Since universal truth is, by definition, timeless, it is unchanging. This is why Jesus, thousands of years after Creation, can reaffirm God’s design for human sexuality:
“Haven’t you read,” he replied, “that at the beginning the Creator ‘made them male and female,’ and said, ‘For this reason a man will leave his father and mother and be united to his wife, and the two will become one flesh’? So they are no longer two, but one flesh. Therefore what God has joined together, let no one separate.” Matt. 19:4-6
Moving back to that paradigm WOULD CAUSE LESS HURT. No more pornography. No more hookups. No more cohabitation. No more infidelity. I guarantee we’d be happier, healthier, and more satisfied. We’d hurt less.
But renewed effort, redirected goals, and godly guidelines won’t atone for our mistakes. For that we also need divine intervention.
So, for all who have been hurt by the slavery packaged as “sexual liberation,” the Bible also has a wealth of comfort.
Amazingly, God himself also knows exactly what it’s like to be hurt by sexual unfaithfulness. He knows what it’s like to be a victim of another person’s sexual misconduct. God even specifically had his prophet Hosea take a cheating wife, Gomer, to illustrate to his people that he knew what it was like to be devastated by (spiritual) philandering.

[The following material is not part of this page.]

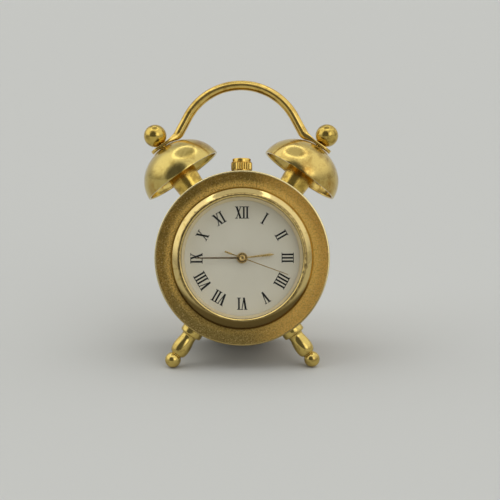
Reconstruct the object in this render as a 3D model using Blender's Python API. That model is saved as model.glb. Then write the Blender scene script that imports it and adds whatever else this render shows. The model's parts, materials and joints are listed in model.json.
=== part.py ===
"""Miniature twin-bell alarm clock: a brass case on two turned feet, with a small quartz movement.

The clock is modelled upright in its own frame: X to the right, Y from the front rim towards the back,
Z up, origin on the case axis. One empty carries everything and leans it back, until both feet and the
lower rear edge of the case stand on one plane.

Pieces along the case axis are drawn in plan, x to the right and y towards six o'clock, and stand on the
depth behind the front rim. Pieces that point away from the case axis are drawn upright, and stand on the
distance from that axis.
"""

import math

import bmesh
import bpy
from mathutils import Matrix

MM = 0.001

# Fits
SEAT_GAP = 0.10 * MM
RUNNING_GAP = 0.06 * MM
OVERRUN = 1.0 * MM
WELD = 0.0001 * MM
SMOOTH_ANGLE = math.radians(32)

# Facets round each kind of circle
CASE_STEPS = 44
BELL_STEPS = 28
TURNED_STEPS = 16
SMALL_STEPS = 12
PIVOT_STEPS = 8
ARC_STEPS = 4
DISH_STEPS = 3

# Case
FLANGE_RADIUS = 21.15 * MM
FLANGE_THICKNESS = 1.0 * MM
LIP_WIDTH = 0.4 * MM
EDGE_BREAK = 0.15 * MM
DISH_DEPTH = 1.3 * MM
DISH_WIDTH = 2.85 * MM
DISH_HOLLOW = 0.22 * MM
DISH_FLOOR_WIDTH = 1.95 * MM
WEB_THICKNESS = 1.5 * MM
FLANGE_OVERHANG = 0.55 * MM
DRUM_WALL = 2.0 * MM
CASE_DEPTH = 26.0 * MM
REAR_ROUND = 0.7 * MM
REBATE_WIDTH = 0.8 * MM
REBATE_DEPTH = 0.8 * MM

# Bezel and crystal
BEZEL_OVERLAP = 1.38 * MM
BEZEL_WIDTH = 2.63 * MM
BEZEL_PROUD = 1.2 * MM
BEZEL_SIDE = 1.1 * MM
BEZEL_LIP_DROP = 0.5 * MM
CRYSTAL_THICKNESS = 0.9 * MM
CRYSTAL_SET = 0.6 * MM
CRYSTAL_LEDGE = 0.45 * MM
REHAUT_SLOPE = 0.25 * MM
BEZEL_DEPTH = 2.35 * MM

# Dial and hands
DIAL_MARGIN = 0.75 * MM
DIAL_DEPTH = 2.5 * MM
DIAL_THICKNESS = 0.3 * MM
DIAL_HOLE_RADIUS = 1.15 * MM
HAND_THICKNESS = 0.15 * MM
HAND_SPACING = 0.5 * MM
HAND_TIP_WIDTH = 0.1 * MM
HOUR_HAND_SHARE = 0.513
HOUR_HAND_WIDTH = 0.62 * MM
HOUR_HAND_HUB = 1.35 * MM
MINUTE_HAND_SHARE = 0.757
MINUTE_HAND_WIDTH = 0.5 * MM
MINUTE_HAND_HUB = 1.05 * MM
SECOND_HAND_SHARE = 0.776
SECOND_HAND_WIDTH = 0.2 * MM
SECOND_HAND_TAIL_SHARE = 0.296
SECOND_HAND_TAIL_WIDTH = 0.42 * MM
SECOND_HAND_HUB = 0.62 * MM
HAND_NECK_SHARE = 0.55
HAND_BELLY_SHARE = 0.72
TAIL_NECK_SHARE = 0.45
HOUR_ANGLE = math.radians(83.7)
MINUTE_ANGLE = math.radians(270)
SECOND_ANGLE = math.radians(110.3)

# Back cover
COVER_THICKNESS = 1.1 * MM
COVER_SKIRT_LENGTH = 2.6 * MM
COVER_SKIRT_WALL = 1.1 * MM
COVER_CHAMFER = 0.2 * MM
PRY_NOTCH_WIDTH = 3.0 * MM
PRY_NOTCH_DEPTH = 0.6 * MM
PRY_NOTCH_HEIGHT = 0.45 * MM

# Bells and their posts
BELL_ANGLE = math.radians(34.8)
BELL_DEPTH = 12.5 * MM
BELL_RIM_STAND = 5.0 * MM
BELL_RADIUS = 10.4 * MM
BELL_HEIGHT = 8.75 * MM
BELL_WALL = 0.6 * MM
POST_FOOT_RADIUS = 3.45 * MM
POST_HEAD_RADIUS = 3.8 * MM
POST_LENGTH = 6.2 * MM
POST_NECK_RADIUS = 2.3 * MM
POST_CHAMFER = 0.25 * MM
SPIGOT_RADIUS = 1.6 * MM

# Ball knobs
KNOB_RADIUS = 2.9 * MM
KNOB_STUD_RADIUS = 0.9 * MM
KNOB_STUD_LENGTH = 4.6 * MM
KNOB_SEAT_RADIUS = 1.1 * MM

# Handle
WIRE_RADIUS = 1.25 * MM
TAB_THICKNESS = 0.8 * MM
TAB_WIDTH = 3.8 * MM
TAB_OVERHANG = 3.1 * MM
TAB_FLAT = 1.6 * MM
ARCH_RADIUS = 15.3 * MM
ARCH_RISE = 0.08 * MM
ARCH_SWEEP = math.radians(62)
TAB_BEND_RADIUS = 3.2 * MM
WIRE_SIDES = 10
ARCH_STEPS = 8
TAPER_STEPS = 3
ROUND_POWER = 2.0
TAB_POWER = 5.0
TAB_END_SHARES = (0.0, 0.3, 0.7)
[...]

When the Lord began to speak through Hosea, the Lord said to him, “Go, marry a promiscuous woman and have children with her, for like an adulterous wife this land is guilty of unfaithfulness to the Lord.” Hosea 1:2
We have a God who has been cheated on. And he has all the power in the universe at his disposal to heal us of our wounds and free us from our slavery. He also has enough love to pay the price to separate our sins of unfaithfulness from us, as far as the east is from the west (Psalm 103:12).
Now he guides us to a more beautiful design for human sexuality.
What would it look like if we all really believed that?